Véritable phénomène depuis deux ans aux États-Unis, l'actrice et cinéaste Lena Dunham, rendue célèbre par la série Girls, se met à nu à 28 ans dans son premier livre, avec autant d'impudeur assumée qu'elle le fait dans la série.

Voix singulière dans les paillettes souvent aseptisées d'Hollywood, la comédienne, réalisatrice, scénariste et productrice a reçu une avance de plus de 3,5 millions $ pour Not That Kind of Girl, profusion de détails intimes sur sa vie, transformés en autant de petites leçons de vie joliment illustrées.

Girls, la série qu'elle a créé et dans lequel elle joue le rôle principal d'Hannah, raconte la vie de quatre amies à Brooklyn à l'aube de l'âge adulte, sorte de version dure et désenchantée de Sex and the City. Il lui a valu depuis sa sortie sur HBO en avril 2012 les Golden Globe de la meilleure actrice et de la meilleure série télévisée, ainsi qu'une dizaine de nominations.
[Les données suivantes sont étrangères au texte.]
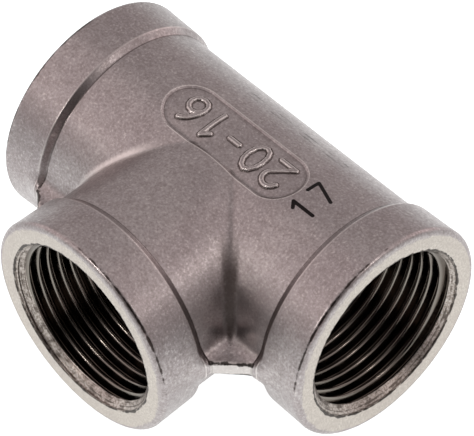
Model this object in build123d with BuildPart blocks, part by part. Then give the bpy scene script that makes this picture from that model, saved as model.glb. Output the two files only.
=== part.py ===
from build123d import *
from math import sqrt
import os

# A threaded equal tee: one stainless steel investment casting with three tapped sockets.
# Frame: the run lies along X, the branch leaves towards -Y, +Z is up, and the origin is the
# point where the run's axis and the branch's axis cross. The fitting lies on its three collars.
# All lengths are in millimetres.

# The thread: 3/4 inch parallel pipe thread, 14 to the inch
THREAD_MAJOR_RADIUS = 13.22
THREAD_DEPTH = 1.16  # from the thread's roots in to its crests

# Sockets and the cored passage
SOCKET_DEPTH = 15.0  # from an end face to the inner end of its tapped land
MOUTH_CLEARANCE = 0.18  # how far the entry chamfer stands outside the thread's roots
CORE_CLEARANCE = 0.18  # how far the cored passage stands outside the thread's roots

# Outside of the casting
RUN_REACH = 29.4  # from the crossing of the axes to each end face of the run
BRANCH_REACH = 28.8  # from the crossing of the axes to the end face of the branch
WALL = 2.26  # the casting's wall between the cored passage and the round barrels
COLLAR_WIDTH = 6.9  # from an end face to the collar's back edge
COLLAR_HEIGHT = 0.77  # how far the collar's back edge stands proud of the barrel
COLLAR_FLARE = 0.2  # how much wider the collar's radius is at its face
COLLAR_STEP_LENGTH = 0.9  # the sloped step down from the collar to the barrel
COLLAR_STEP_ROUND = 0.3  # rounding at the top and the foot of that step
FACE_EDGE_ROUND = 0.3  # rounding round the outside of each end face
CREASE_ROUND = 2.5  # the cast fillet where the two barrels meet
CREASE_BITE = 0.01  # how far that fillet's edges cut into the barrels

# Webs: a flat rib in each inside corner of the tee, between the collars
WEB_THICKNESS = 2.4
WEB_EDGE_ROUND = 0.4
WEB_END_OVERLAP = 0.8  # how far each end of a web runs on into its collar

# Recessed panel on the top, which carries the fitting's marking
PANEL_LENGTH = 24.4
PANEL_WIDTH = 7.8
PANEL_DEPTH = 0.35

# Worked out from the sizes above. A socket is drawn at the thread's crests, its minor diameter.
thread_minor_radius = THREAD_MAJOR_RADIUS - THREAD_DEPTH
mouth_radius = THREAD_MAJOR_RADIUS + MOUTH_CLEARANCE
core_radius = THREAD_MAJOR_RADIUS + CORE_CLEARANCE
barrel_radius = core_radius + WALL
collar_back_radius = barrel_radius + COLLAR_HEIGHT
collar_front_radius = collar_back_radius + COLLAR_FLARE
panel_floor_radius = barrel_radius - PANEL_DEPTH

# Each arm is turned about its own axis. Its section is drawn with the axis along the sketch's
# x and the radius along its y, which points down, so that the seam of each barrel lies below.
run_plane = Plane(origin=(0, 0, 0), x_dir=(1, 0, 0), z_dir=(0, 1, 0))
branch_plane = Plane(origin=(0, 0, 0), x_dir=(0, -1, 0), z_dir=(1, 0, 0))


def arm_section(reach):
    """Half section of the outside of an arm, from the crossing to its end face."""
    collar_back = reach - COLLAR_WIDTH
    with BuildSketch() as section:
        with BuildLine():
            Polyline(
                (0, 0),
                (0, barrel_radius),
                (collar_back - COLLAR_STEP_LENGTH, barrel_radius),
                (collar_back, collar_back_radius),
                (reach, collar_front_radius),
                (reach, 0),
                close=True,
            )
        make_face()
        foot, top = section.vertices().filter_by(lambda v: v.Y > 0).sort_by(Axis.X)[1:3]
        fillet((foot, top), COLLAR_STEP_ROUND)
        face_corner = section.vertices().sort_by_distance((reach, collar_front_radius, 0))[0]
        fillet(face_corner, FACE_EDGE_ROUND)
    return section.sketch


def socket_section(reach):
    """Half section of a socket with its entry chamfer, and of the cored passage behind it."""
    land_end = reach - SOCKET_DEPTH
    with BuildSketch() as section:
        with BuildLine():
            Polyline(
                (0, 0),
                (0, core_radius),
                (land_end, core_radius),
                (land_end + core_radius - thread_minor_radius, thread_minor_radius),
                (reach - mouth_radius + thread_minor_radius, thread_minor_radius),
                (reach, mouth_radius),
                (reach, 0),
                close=True,
            )
        make_face()
    return section.sketch


# Outside of the run: one half turned about X, and the other its mirror image
with BuildPart() as run_arm:
    with BuildSketch(run_plane):
        add(arm_section(RUN_REACH))
    revolve(axis=Axis.X)
    mirror(about=Plane.YZ)

# Outside of the branch
with BuildPart() as branch_arm:
    with BuildSketch(branch_plane):
        add(arm_section(BRANCH_REACH))
    revolve(axis=Axis.Y)

# The fillet along the crease on the +X side. The ball that rolls along the crease has its centre
# on an ellipse in the upright plane between the run and the branch. The filler is the wedge of
# metal between the ball's two lines of contact, less the channel that the ball sweeps.
centre_reach = barrel_radius + CREASE_ROUND
wedge_reach = 2 * centre_reach
wedge_side = wedge_reach * barrel_radius / centre_reach
path_height = centre_reach - CREASE_BITE
crease_plane = Plane(origin=(0, 0, 0), x_dir=(1, -1, 0), z_dir=(1, 1, 0))
with BuildPart() as crease_fillet:
    with BuildSketch(crease_plane):
        Ellipse((barrel_radius + centre_reach) / sqrt(2), barrel_radius)
    extrude(amount=centre_reach, both=True)
    with BuildSketch():
        with BuildLine():
            Polyline((0, 0), (wedge_reach, -wedge_side), (wedge_side, -wedge_reach), close=True)
        make_face()
    extrude(amount=centre_reach, both=True, mode=Mode.INTERSECT)
    with BuildLine(crease_plane) as ball_path:
        EllipticalCenterArc((0, 0), sqrt(2) * path_height, path_height, start_angle=-90, arc_size=180)
    with BuildSketch(ball_path.line ^ 0):
        Circle(CREASE_ROUND)
    sweep(mode=Mode.SUBTRACT)

# One web, in the inside corner on the +X side. Its outer edge is the straight line between the
# back edges of the two collars, and its other sides end inside the barrels.
web_run_end = Vector(RUN_REACH - COLLAR_WIDTH, -collar_back_radius)
web_branch_end = Vector(collar_back_radius, COLLAR_WIDTH - BRANCH_REACH)
web_overlap = (web_run_end - web_branch_end).normalized() * WEB_END_OVERLAP
web_root = barrel_radius / 2
with BuildPart() as web:
    with BuildSketch():
        with BuildLine():
            Polyline(
                web_run_end + web_overlap,
                web_branch_end - web_overlap,
                (web_root, web_branch_end.Y),
                (web_root, -web_root),
                (web_run_end.X, -web_root),
                close=True,
            )
        make_face()
    extrude(amount=WEB_THICKNESS / 2, both=True)
    flat_edges = web.edges().filter_by(Axis.Z, reverse=True)
    fillet(flat_edges.sort_by_distance((RUN_REACH, -BRANCH_REACH, 0))[:2], WEB_EDGE_ROUND)

# What the panel is cut with: a slot-shaped prism that stops at the panel's curved floor
with BuildPart() as panel_cut:
    with BuildSketch(Plane.XY.offset(panel_floor_radius / 2)):
        SlotOverall(PANEL_LENGTH, PANEL_WIDTH)
    extrude(amount=barrel_radius)
    Cylinder(panel_floor_radius, 2 * RUN_REACH, rotation=(0, 90, 0), mode=Mode.SUBTRACT)
    Cylinder(
        panel_floor_radius,
        BRANCH_REACH,
        rotation=(90, 0, 0),
        align=(Align.CENTER, Align.CENTER, Align.MIN),
        mode=Mode.SUBTRACT,
    )

with BuildPart() as tee_body:
    add(run_arm.part)
    add(branch_arm.part)
    for corner in (crease_fillet.part, web.part):
        add(corner)
        add(mirror(corner, about=Plane.YZ, mode=Mode.PRIVATE))
    # The run's bore goes right through, and the branch's bore opens into it
    with BuildSketch(run_plane):
        add(socket_section(RUN_REACH))
        mirror(about=Plane.YZ)
    revolve(axis=Axis.X, mode=Mode.SUBTRACT)
    with BuildSketch(branch_plane):
        add(socket_section(BRANCH_REACH))
    revolve(axis=Axis.Y, mode=Mode.SUBTRACT)
    add(panel_cut.part, mode=Mode.SUBTRACT)

tee_body.part.label = "tee_body"
os.makedirs("parts", exist_ok=True)
export_step(tee_body.part, "parts/tee_body.step")
print("tee_body is valid:", tee_body.part.is_valid, "and its volume is", round(tee_body.part.volume), "mm3")
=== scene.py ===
# %% [markdown]
# # A cast and tapped pipe tee
# The real thing is one stainless steel investment casting. Wax is moulded, coated in ceramic and
# melted out, and steel is poured into the shell. The skin is blasted clean, the three ends are
# faced and chamfered on a lathe, and a tap cuts the thread in each.
# The CAD model holds the sizes. It loads first, as a frame that never moves, and everything here
# is built in that frame: the run along X, the branch towards -Y, and Z up.

# %% The frame
import math

import bmesh
import bpy
import numpy as np
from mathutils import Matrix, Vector


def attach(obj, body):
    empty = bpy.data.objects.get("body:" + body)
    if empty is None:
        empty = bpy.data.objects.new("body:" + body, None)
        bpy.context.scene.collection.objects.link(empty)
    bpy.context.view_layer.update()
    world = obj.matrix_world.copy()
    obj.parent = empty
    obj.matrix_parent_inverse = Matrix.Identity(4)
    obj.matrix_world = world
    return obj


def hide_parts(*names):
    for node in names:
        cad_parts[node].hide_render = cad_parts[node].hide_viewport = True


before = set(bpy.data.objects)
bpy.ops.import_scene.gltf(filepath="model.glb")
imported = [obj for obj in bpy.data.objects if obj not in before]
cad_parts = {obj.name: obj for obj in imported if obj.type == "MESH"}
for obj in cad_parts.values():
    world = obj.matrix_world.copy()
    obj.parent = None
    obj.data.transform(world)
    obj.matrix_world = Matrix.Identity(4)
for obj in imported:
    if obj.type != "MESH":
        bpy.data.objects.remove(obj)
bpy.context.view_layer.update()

MM = 0.001  # lengths below are in millimetres, and Blender's are in metres

# %% [markdown]
# ## The camera
# A long lens sees the tee nearly as a drawing does, with little shrinking towards the back. Its
# place and turn came from matching the rims of the collars, whose sizes are known, to their
# outlines in the picture. Lens shift slides the picture without turning the camera, so it moves
# the tee into place and leaves its shape alone.

# %% The camera
IMAGE_WIDTH = 474  # pixels
FOCAL_LENGTH = 5021.08  # in pixels of that image
OPTICAL_CENTRE = (-9.68, 1.87)  # in pixels, right of and below the middle of the image
CAMERA_PLACE = (337.02, -297.11, 520.72)
CAMERA_TURN = (40.7133, 1.5466, 46.9667)  # degrees about X, Y and Z
SENSOR = 36.0
CLIP = (0.05, 20.0)  # metres

lens = bpy.data.cameras.new("camera")
lens.sensor_width = SENSOR
lens.lens = SENSOR * FOCAL_LENGTH / IMAGE_WIDTH
lens.shift_x = -OPTICAL_CENTRE[0] / IMAGE_WIDTH
lens.shift_y = OPTICAL_CENTRE[1] / IMAGE_WIDTH
lens.clip_start = CLIP[0]
lens.clip_end = CLIP[1]
camera = bpy.data.objects.new("camera", lens)
camera.location = Vector(CAMERA_PLACE) * MM
camera.rotation_euler = [math.radians(turn) for turn in CAMERA_TURN]
bpy.context.scene.collection.objects.link(camera)
bpy.context.scene.camera = camera
print("camera:", round(camera.location.length, 3), "m away, lens", round(lens.lens), "mm")

# %% [markdown]
# ## The form, as a distance
# A casting has no sharp inside corners: its fillets flow into each other, and that is hard to
# build from patches. It is easy with a signed distance, a function that says how far a point is
# outside the metal, and is negative inside it. Round bars, plates and recesses are short
# formulas, and joining two of them with a fillet is one more. The surface is where the distance
# is zero.
# Every function here takes arrays, of points or of numbers in millimetres, and returns an array.

# %% Blends
def soft_max(a, b, width):
    """The larger of two, with the corner between them rounded over that width."""
    near = np.maximum(width - np.abs(a - b), 0) / width
    return np.maximum(a, b) + near * near * width / 4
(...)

Exubérante, intarissable, forte, fragile, égocentrique et 100% elle-même, Lena Dunham ne passe pas inaperçue. Son physique détonne à Hollywood, son sens vestimentaire aussi. Dans Girls, elle se filme souvent nue, sans rien vouloir cacher de ses imperfections.

Son livre, sorti mardi aux États-Unis, ressemble un peu à son personnage Hannah, égocentrique à la fois drôle et déprimante.

Comparée à Woody Allen

Fille d'artistes à l'enfance privilégiée, Lena Dunham y raconte d'une plume précise et caustique la perte de sa virginité sur un campus de l'Ohio, ses insomnies enfant, ses relations avec ses parents, avec lesquels elle a dormi jusqu'à 12 ans, ses névroses et relations amoureuses dysfonctionnelles. Elle détaille par le menu ses régimes, sa relation avec les thérapeutes qui la suivent depuis qu'elle a 9 ans, le fait qu'elle ait été diagnostiquée comme souffrant de trouble obsessionnel compulsif à 11 ans, et ait commencé à prendre des médicaments à 14 ans.

Comme dans la série, le rêve et le romantisme y sont aux abonnés absents.

Dans le premier épisode de Girls, Hannah affirmait de but en blanc à ses parents qu'elle était peut-être la voix de sa génération. Dans son livre, qui sortira en France chez Belfond le 9 octobre, Lena Dunham, se veut plus modeste.

«Si je pouvais prendre ce que j'ai appris, et vous rendre un travail ingrat plus facile, ou vous éviter d'avoir ce genre de relations sexuelles où vous pensez qu'il faut garder vos baskets au cas où vous auriez envie de partir en courant, alors chacun de mes faux pas a été utile», écrit-elle dans son introduction.

Désormais blonde platine, l'actrice dodue et tatouée, féministe assumée qui pratique volontiers l'autodérision, y cite pêle-mêle Madame Bovary, Andy Warhol, l'écrivain américaine Joan Didion. Son livre est notamment dédié à la romancière et scénariste américaine Nora Ephron, dont elle était proche.

Elle raconte sans détour ses rencontres sexuelles avec des crétins, y explique qu'elle a toujours eu un intérêt pour la nudité, «que je décrirais plus sociologique que sexuel», dénonce la mise en scène des scènes d'amour au cinéma et à la télévision qui selon elle peuvent être «destructives», car «entre le porno et les comédies romantiques, le message clair et fort est que nous faisons tout de travers».

Elle détaille le contenu de son sac à main, les 15 choses qu'elle a apprises de sa mère, les 17 qu'elle a apprises de son père, ce qu'il ne faut pas dire à ses amis, parle de la mort...

Elle est parfois comparée à Woody Allen, autre New-Yorkais célèbre.

Certains voient en elle le porte-voix de l'insécurité de sa génération.

Le critique littéraire du New York Times Michiko Kakutani, qu'Hannah dans Girls rêve de rencontrer, a salué un livre «drôle et intelligent».

D'autres ont été moins tendres, rappelant une fois encore son éducation privilégiée, et regrettant qu'elle n'y évoque notamment pas son succès phénoménal, qui fascine autant qu'il irrite aux États-Unis.

À 28 ans, Lena Dunham n'en a cure. La tournée de promotion de son livre affiche complet, et la quatrième saison de Girls commence en janvier sur HBO.